Excerpted records:
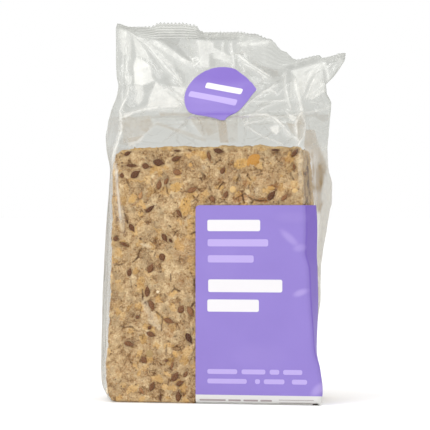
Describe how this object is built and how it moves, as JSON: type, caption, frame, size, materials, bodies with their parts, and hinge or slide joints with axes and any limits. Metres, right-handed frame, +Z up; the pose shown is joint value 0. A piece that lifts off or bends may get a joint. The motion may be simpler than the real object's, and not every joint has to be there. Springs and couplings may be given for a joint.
{
  "type": "crispbread in a clear film bag",
  "caption": "Upright clear film bag of seeded crispbread slices, with a crumpled top flap, a crimped seal, a wrapped purple label and a round sticker.",
  "frame": {"origin": "middle of the base, on the surface that the pack stands on", "axes": "+X to the viewer's right, +Y away from the viewer through the stack of slices, +Z up"},
  "size_m": [0.1159, 0.0477, 0.1792],
  "materials": {
    "film": "gloss",
    "label_paper": "satin",
    "sticker_paper": "satin",
    "crispbread": "matte",
    "seeds": "satin"
  },
  "bodies": {
    "root": {"bag": "film", "label": "label_paper", "sticker": "sticker_paper"}
  },
  "joints": []
}
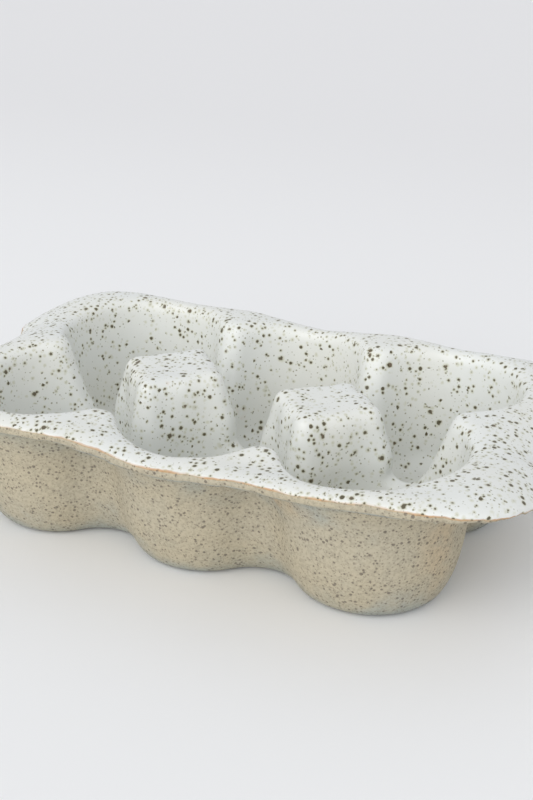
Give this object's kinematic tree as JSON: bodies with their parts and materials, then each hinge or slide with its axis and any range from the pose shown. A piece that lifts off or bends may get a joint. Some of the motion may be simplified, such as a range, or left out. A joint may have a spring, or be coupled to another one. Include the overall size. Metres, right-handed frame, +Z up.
{
  "type": "stoneware egg tray",
  "caption": "Speckled stoneware egg tray in the form of a moulded carton, with round cups, posts between them and a wavy rolled rim.",
  "frame": {"origin": "centre of the tray's foot, on the surface that it stands on", "axes": "+X along the long row of cups, +Y across the rows, +Z up"},
  "size_m": [0.1874, 0.112, 0.0426],
  "materials": {
    "glazed_stoneware": "satin-gloss off-white glaze with brown speckles inside and on the rim, bare matt speckled stoneware outside"
  },
  "bodies": {
    "root": {"egg_tray": "glazed_stoneware"}
  },
  "joints": []
}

What the task asks:
Write out the whole listing exactly.

Result below:
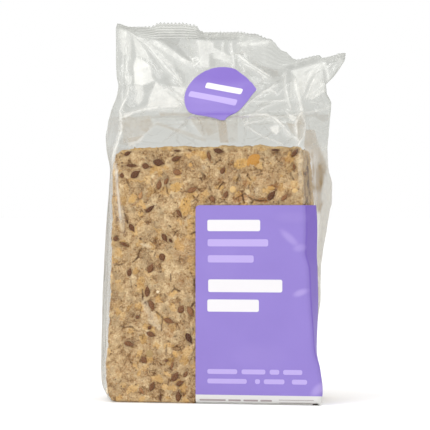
Describe how this object is built and how it moves, as JSON: type, caption, frame, size, materials, bodies with their parts, and hinge or slide joints with axes and any limits. Metres, right-handed frame, +Z up; the pose shown is joint value 0. A piece that lifts off or bends may get a joint. The motion may be simpler than the real object's, and not every joint has to be there. Springs and couplings may be given for a joint.
{
  "type": "crispbread in a clear film bag",
  "caption": "Upright clear film bag of seeded crispbread slices, with a crumpled top flap, a crimped seal, a wrapped purple label and a round sticker.",
  "frame": {"origin": "middle of the base, on the surface that the pack stands on", "axes": "+X to the viewer's right, +Y away from the viewer through the stack of slices, +Z up"},
  "size_m": [0.1159, 0.0477, 0.1792],
  "materials": {
    "film": "gloss",
    "label_paper": "satin",
    "sticker_paper": "satin",
    "crispbread": "matte",
    "seeds": "satin"
  },
  "bodies": {
    "root": {"bag": "film", "label": "label_paper", "sticker": "sticker_paper"}
  },
  "joints": []
}
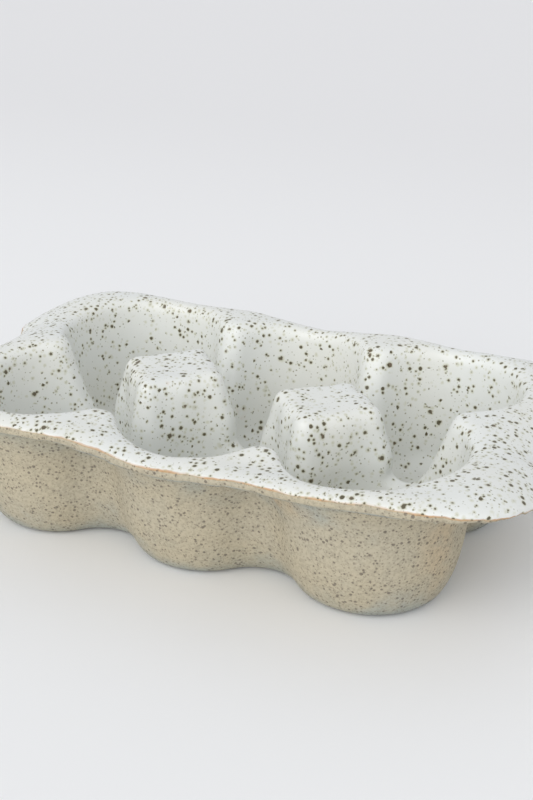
Give this object's kinematic tree as JSON: bodies with their parts and materials, then each hinge or slide with its axis and any range from the pose shown. A piece that lifts off or bends may get a joint. Some of the motion may be simplified, such as a range, or left out. A joint may have a spring, or be coupled to another one. Include the overall size. Metres, right-handed frame, +Z up.
{
  "type": "stoneware egg tray",
  "caption": "Speckled stoneware egg tray in the form of a moulded carton, with round cups, posts between them and a wavy rolled rim.",
  "frame": {"origin": "centre of the tray's foot, on the surface that it stands on", "axes": "+X along the long row of cups, +Y across the rows, +Z up"},
  "size_m": [0.1874, 0.112, 0.0426],
  "materials": {
    "glazed_stoneware": "satin-gloss off-white glaze with brown speckles inside and on the rim, bare matt speckled stoneware outside"
  },
  "bodies": {
    "root": {"egg_tray": "glazed_stoneware"}
  },
  "joints": []
}